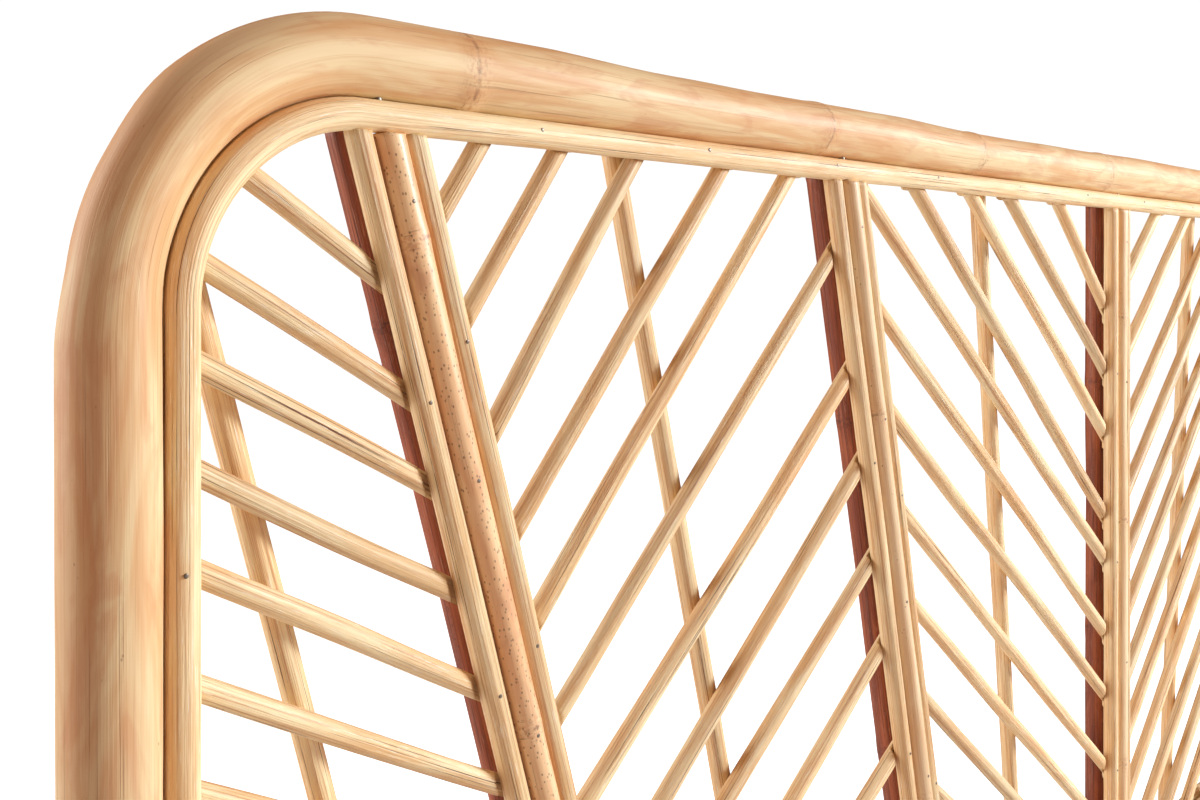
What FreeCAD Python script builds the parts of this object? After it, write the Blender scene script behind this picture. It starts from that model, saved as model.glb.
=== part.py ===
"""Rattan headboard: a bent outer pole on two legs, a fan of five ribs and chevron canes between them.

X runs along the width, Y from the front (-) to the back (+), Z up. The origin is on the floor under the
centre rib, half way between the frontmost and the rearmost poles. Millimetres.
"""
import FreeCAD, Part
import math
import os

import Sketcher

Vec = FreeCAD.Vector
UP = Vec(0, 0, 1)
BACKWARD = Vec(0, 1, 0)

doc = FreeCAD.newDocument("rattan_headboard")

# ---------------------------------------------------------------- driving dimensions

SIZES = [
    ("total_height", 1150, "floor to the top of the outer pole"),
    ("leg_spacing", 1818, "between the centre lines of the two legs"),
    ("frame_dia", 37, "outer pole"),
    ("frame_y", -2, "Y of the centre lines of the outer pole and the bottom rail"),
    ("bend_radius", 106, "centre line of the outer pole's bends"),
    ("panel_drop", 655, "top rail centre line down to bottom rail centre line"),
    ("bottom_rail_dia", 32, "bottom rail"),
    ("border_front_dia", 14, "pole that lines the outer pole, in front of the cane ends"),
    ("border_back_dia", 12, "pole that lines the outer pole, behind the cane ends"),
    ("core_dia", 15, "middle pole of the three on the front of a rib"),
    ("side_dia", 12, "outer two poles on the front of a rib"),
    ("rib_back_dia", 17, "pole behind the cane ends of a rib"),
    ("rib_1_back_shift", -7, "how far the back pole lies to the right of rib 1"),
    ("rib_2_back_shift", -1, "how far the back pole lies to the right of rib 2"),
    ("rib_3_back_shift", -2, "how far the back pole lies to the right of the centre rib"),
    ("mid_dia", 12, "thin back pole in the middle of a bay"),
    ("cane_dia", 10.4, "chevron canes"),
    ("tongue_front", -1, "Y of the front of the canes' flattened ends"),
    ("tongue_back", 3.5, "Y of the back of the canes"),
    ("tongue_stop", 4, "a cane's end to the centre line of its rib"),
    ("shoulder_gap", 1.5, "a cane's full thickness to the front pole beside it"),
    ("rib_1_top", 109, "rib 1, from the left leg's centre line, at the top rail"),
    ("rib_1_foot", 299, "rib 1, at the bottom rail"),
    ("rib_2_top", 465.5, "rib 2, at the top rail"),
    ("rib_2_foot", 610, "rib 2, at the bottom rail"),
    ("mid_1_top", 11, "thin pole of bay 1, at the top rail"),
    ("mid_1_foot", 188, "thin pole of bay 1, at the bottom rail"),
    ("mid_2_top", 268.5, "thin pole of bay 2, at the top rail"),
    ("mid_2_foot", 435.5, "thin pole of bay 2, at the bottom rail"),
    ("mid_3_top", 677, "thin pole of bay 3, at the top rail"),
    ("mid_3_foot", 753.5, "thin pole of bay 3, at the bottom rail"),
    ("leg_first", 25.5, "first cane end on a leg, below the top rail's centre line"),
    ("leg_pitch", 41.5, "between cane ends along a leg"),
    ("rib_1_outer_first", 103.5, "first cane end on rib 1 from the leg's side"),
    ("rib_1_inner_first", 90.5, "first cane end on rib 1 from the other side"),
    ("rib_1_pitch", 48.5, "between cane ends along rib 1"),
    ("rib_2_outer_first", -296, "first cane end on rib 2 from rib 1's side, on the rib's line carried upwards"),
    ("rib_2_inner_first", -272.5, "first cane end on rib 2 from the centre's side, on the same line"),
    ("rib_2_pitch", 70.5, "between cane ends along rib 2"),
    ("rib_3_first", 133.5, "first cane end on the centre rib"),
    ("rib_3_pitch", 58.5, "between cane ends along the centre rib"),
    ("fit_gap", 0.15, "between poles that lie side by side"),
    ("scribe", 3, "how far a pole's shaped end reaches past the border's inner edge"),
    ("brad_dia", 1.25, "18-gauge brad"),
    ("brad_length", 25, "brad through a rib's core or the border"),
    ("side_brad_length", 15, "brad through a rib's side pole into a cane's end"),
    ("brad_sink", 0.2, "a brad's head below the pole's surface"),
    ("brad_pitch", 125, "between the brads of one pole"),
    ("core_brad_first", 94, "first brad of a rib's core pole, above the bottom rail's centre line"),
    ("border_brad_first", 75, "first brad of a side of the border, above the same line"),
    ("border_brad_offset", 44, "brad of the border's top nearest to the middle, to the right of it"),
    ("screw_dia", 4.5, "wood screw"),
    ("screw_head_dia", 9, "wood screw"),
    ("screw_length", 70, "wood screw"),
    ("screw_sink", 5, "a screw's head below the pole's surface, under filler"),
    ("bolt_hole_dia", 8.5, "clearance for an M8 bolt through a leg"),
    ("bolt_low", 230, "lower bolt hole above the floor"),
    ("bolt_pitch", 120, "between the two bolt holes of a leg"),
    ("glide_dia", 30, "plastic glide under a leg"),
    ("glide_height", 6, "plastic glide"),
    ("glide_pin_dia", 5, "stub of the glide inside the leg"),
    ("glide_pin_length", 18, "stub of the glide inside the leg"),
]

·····

**Goal of the exercise**
Your task is to reproduce the whole listing exactly.

**The output**
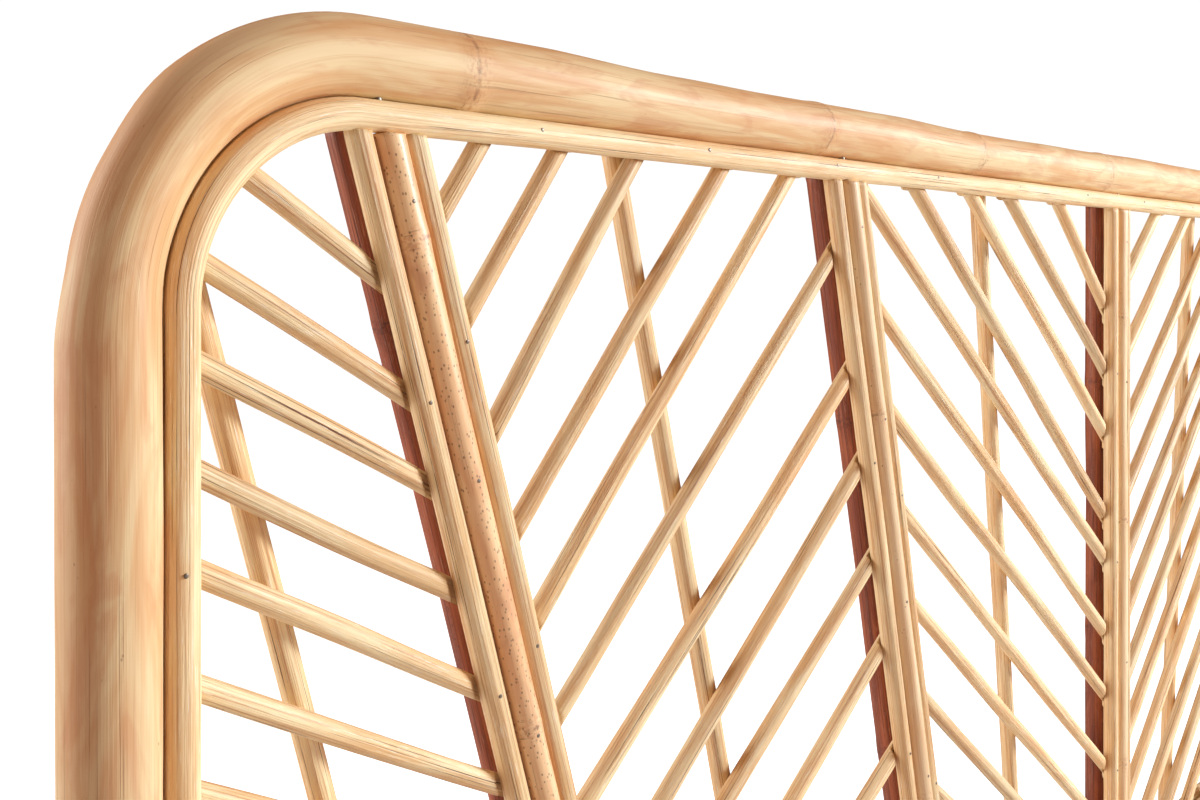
What FreeCAD Python script builds the parts of this object? After it, write the Blender scene script behind this picture. It starts from that model, saved as model.glb.
=== part.py ===
"""Rattan headboard: a bent outer pole on two legs, a fan of five ribs and chevron canes between them.

X runs along the width, Y from the front (-) to the back (+), Z up. The origin is on the floor under the
centre rib, half way between the frontmost and the rearmost poles. Millimetres.
"""
import FreeCAD, Part
import math
import os

import Sketcher

Vec = FreeCAD.Vector
UP = Vec(0, 0, 1)
BACKWARD = Vec(0, 1, 0)

doc = FreeCAD.newDocument("rattan_headboard")

# ---------------------------------------------------------------- driving dimensions

SIZES = [
    ("total_height", 1150, "floor to the top of the outer pole"),
    ("leg_spacing", 1818, "between the centre lines of the two legs"),
    ("frame_dia", 37, "outer pole"),
    ("frame_y", -2, "Y of the centre lines of the outer pole and the bottom rail"),
    ("bend_radius", 106, "centre line of the outer pole's bends"),
    ("panel_drop", 655, "top rail centre line down to bottom rail centre line"),
    ("bottom_rail_dia", 32, "bottom rail"),
    ("border_front_dia", 14, "pole that lines the outer pole, in front of the cane ends"),
    ("border_back_dia", 12, "pole that lines the outer pole, behind the cane ends"),
    ("core_dia", 15, "middle pole of the three on the front of a rib"),
    ("side_dia", 12, "outer two poles on the front of a rib"),
    ("rib_back_dia", 17, "pole behind the cane ends of a rib"),
    ("rib_1_back_shift", -7, "how far the back pole lies to the right of rib 1"),
    ("rib_2_back_shift", -1, "how far the back pole lies to the right of rib 2"),
    ("rib_3_back_shift", -2, "how far the back pole lies to the right of the centre rib"),
    ("mid_dia", 12, "thin back pole in the middle of a bay"),
    ("cane_dia", 10.4, "chevron canes"),
    ("tongue_front", -1, "Y of the front of the canes' flattened ends"),
    ("tongue_back", 3.5, "Y of the back of the canes"),
    ("tongue_stop", 4, "a cane's end to the centre line of its rib"),
    ("shoulder_gap", 1.5, "a cane's full thickness to the front pole beside it"),
    ("rib_1_top", 109, "rib 1, from the left leg's centre line, at the top rail"),
    ("rib_1_foot", 299, "rib 1, at the bottom rail"),
    ("rib_2_top", 465.5, "rib 2, at the top rail"),
    ("rib_2_foot", 610, "rib 2, at the bottom rail"),
    ("mid_1_top", 11, "thin pole of bay 1, at the top rail"),
    ("mid_1_foot", 188, "thin pole of bay 1, at the bottom rail"),
    ("mid_2_top", 268.5, "thin pole of bay 2, at the top rail"),
    ("mid_2_foot", 435.5, "thin pole of bay 2, at the bottom rail"),
    ("mid_3_top", 677, "thin pole of bay 3, at the top rail"),
    ("mid_3_foot", 753.5, "thin pole of bay 3, at the bottom rail"),
    ("leg_first", 25.5, "first cane end on a leg, below the top rail's centre line"),
    ("leg_pitch", 41.5, "between cane ends along a leg"),
    ("rib_1_outer_first", 103.5, "first cane end on rib 1 from the leg's side"),
    ("rib_1_inner_first", 90.5, "first cane end on rib 1 from the other side"),
    ("rib_1_pitch", 48.5, "between cane ends along rib 1"),
    ("rib_2_outer_first", -296, "first cane end on rib 2 from rib 1's side, on the rib's line carried upwards"),
    ("rib_2_inner_first", -272.5, "first cane end on rib 2 from the centre's side, on the same line"),
    ("rib_2_pitch", 70.5, "between cane ends along rib 2"),
    ("rib_3_first", 133.5, "first cane end on the centre rib"),
    ("rib_3_pitch", 58.5, "between cane ends along the centre rib"),
    ("fit_gap", 0.15, "between poles that lie side by side"),
    ("scribe", 3, "how far a pole's shaped end reaches past the border's inner edge"),
    ("brad_dia", 1.25, "18-gauge brad"),
    ("brad_length", 25, "brad through a rib's core or the border"),
    ("side_brad_length", 15, "brad through a rib's side pole into a cane's end"),
    ("brad_sink", 0.2, "a brad's head below the pole's surface"),
    ("brad_pitch", 125, "between the brads of one pole"),
    ("core_brad_first", 94, "first brad of a rib's core pole, above the bottom rail's centre line"),
    ("border_brad_first", 75, "first brad of a side of the border, above the same line"),
    ("border_brad_offset", 44, "brad of the border's top nearest to the middle, to the right of it"),
    ("screw_dia", 4.5, "wood screw"),
    ("screw_head_dia", 9, "wood screw"),
    ("screw_length", 70, "wood screw"),
    ("screw_sink", 5, "a screw's head below the pole's surface, under filler"),
    ("bolt_hole_dia", 8.5, "clearance for an M8 bolt through a leg"),
    ("bolt_low", 230, "lower bolt hole above the floor"),
    ("bolt_pitch", 120, "between the two bolt holes of a leg"),
    ("glide_dia", 30, "plastic glide under a leg"),
    ("glide_height", 6, "plastic glide"),
    ("glide_pin_dia", 5, "stub of the glide inside the leg"),
    ("glide_pin_length", 18, "stub of the glide inside the leg"),
]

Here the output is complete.